Data items
######
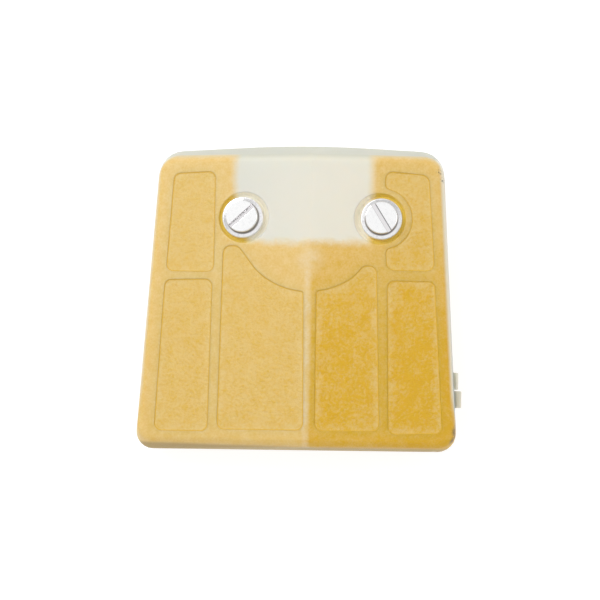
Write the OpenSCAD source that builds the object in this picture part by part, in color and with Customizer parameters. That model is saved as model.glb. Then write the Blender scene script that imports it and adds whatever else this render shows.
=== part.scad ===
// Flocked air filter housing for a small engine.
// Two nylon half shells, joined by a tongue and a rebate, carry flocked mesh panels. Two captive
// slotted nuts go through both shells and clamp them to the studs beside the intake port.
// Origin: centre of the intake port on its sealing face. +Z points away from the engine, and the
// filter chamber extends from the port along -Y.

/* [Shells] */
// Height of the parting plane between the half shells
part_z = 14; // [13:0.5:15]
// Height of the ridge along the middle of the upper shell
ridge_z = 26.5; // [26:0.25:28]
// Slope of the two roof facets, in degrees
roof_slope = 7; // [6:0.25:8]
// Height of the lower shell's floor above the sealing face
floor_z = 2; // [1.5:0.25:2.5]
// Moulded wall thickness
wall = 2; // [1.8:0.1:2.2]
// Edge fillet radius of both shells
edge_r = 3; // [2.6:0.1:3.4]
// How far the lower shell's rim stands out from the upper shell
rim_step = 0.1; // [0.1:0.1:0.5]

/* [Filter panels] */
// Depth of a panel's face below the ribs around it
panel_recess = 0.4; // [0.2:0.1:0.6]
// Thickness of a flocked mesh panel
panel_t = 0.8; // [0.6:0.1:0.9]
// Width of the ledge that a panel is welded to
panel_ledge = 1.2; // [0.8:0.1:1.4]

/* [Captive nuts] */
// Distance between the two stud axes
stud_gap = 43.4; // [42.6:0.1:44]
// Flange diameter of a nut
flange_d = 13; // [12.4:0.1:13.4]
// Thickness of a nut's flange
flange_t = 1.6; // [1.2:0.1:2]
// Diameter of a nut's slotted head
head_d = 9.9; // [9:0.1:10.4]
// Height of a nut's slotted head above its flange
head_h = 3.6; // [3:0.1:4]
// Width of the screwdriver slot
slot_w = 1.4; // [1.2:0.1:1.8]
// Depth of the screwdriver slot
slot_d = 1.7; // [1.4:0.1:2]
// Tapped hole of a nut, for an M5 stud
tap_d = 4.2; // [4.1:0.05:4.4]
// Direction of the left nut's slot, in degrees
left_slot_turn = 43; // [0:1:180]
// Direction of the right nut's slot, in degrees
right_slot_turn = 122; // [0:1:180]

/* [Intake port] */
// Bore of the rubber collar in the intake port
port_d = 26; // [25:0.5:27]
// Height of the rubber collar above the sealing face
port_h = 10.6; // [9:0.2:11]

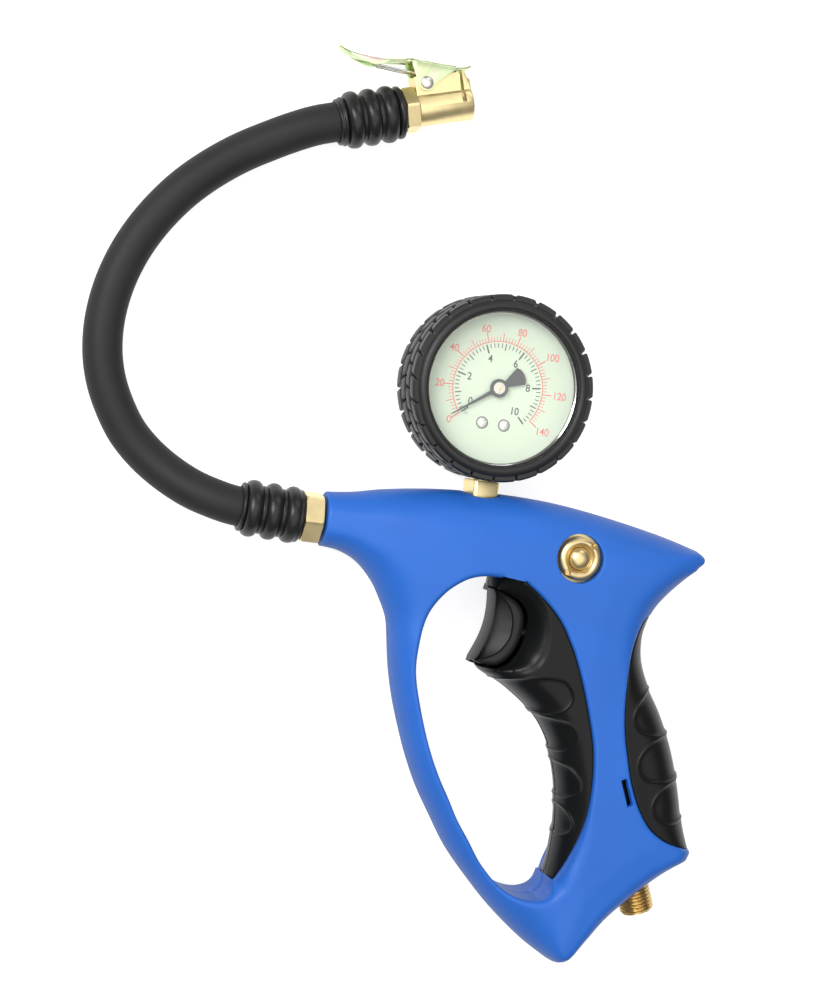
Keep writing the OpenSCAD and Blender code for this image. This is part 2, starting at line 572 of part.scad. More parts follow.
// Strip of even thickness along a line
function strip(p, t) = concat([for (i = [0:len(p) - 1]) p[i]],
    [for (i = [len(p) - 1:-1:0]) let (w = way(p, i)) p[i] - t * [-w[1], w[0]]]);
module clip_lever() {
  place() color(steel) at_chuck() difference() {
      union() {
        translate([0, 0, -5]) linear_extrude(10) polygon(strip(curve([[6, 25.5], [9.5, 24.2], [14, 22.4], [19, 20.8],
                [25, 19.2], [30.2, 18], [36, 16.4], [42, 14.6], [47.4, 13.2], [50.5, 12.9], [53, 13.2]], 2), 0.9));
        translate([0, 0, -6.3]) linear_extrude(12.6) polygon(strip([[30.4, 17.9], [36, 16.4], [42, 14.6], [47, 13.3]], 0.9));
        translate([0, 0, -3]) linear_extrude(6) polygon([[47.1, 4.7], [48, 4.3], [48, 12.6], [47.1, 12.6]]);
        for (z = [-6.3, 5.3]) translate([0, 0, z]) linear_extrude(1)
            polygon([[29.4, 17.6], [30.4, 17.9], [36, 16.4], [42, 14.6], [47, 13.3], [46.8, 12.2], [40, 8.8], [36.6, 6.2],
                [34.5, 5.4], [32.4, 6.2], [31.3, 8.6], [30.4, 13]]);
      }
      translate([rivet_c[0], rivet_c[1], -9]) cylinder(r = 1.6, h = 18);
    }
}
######
INSTRUCTIONS TO FOLLOW
Using the data above, restate word for word the lines from its opening line through the line that contains "port along -Y.", and no more.

ANSWER BELOW
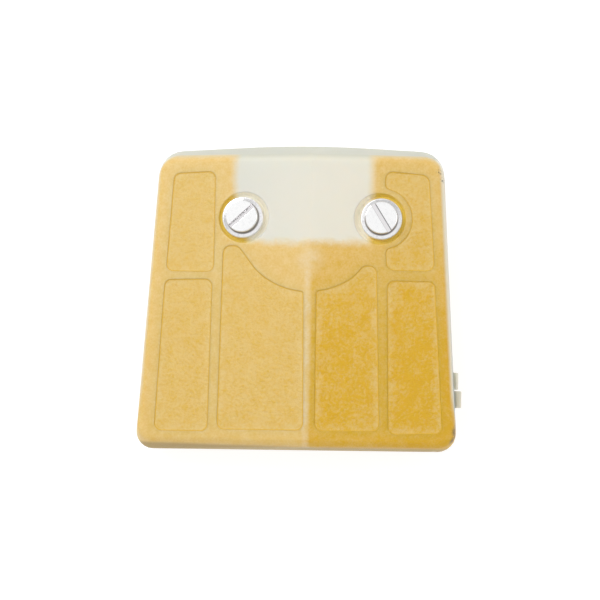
Write the OpenSCAD source that builds the object in this picture part by part, in color and with Customizer parameters. That model is saved as model.glb. Then write the Blender scene script that imports it and adds whatever else this render shows.
=== part.scad ===
// Flocked air filter housing for a small engine.
// Two nylon half shells, joined by a tongue and a rebate, carry flocked mesh panels. Two captive
// slotted nuts go through both shells and clamp them to the studs beside the intake port.
// Origin: centre of the intake port on its sealing face. +Z points away from the engine, and the
// filter chamber extends from the port along -Y.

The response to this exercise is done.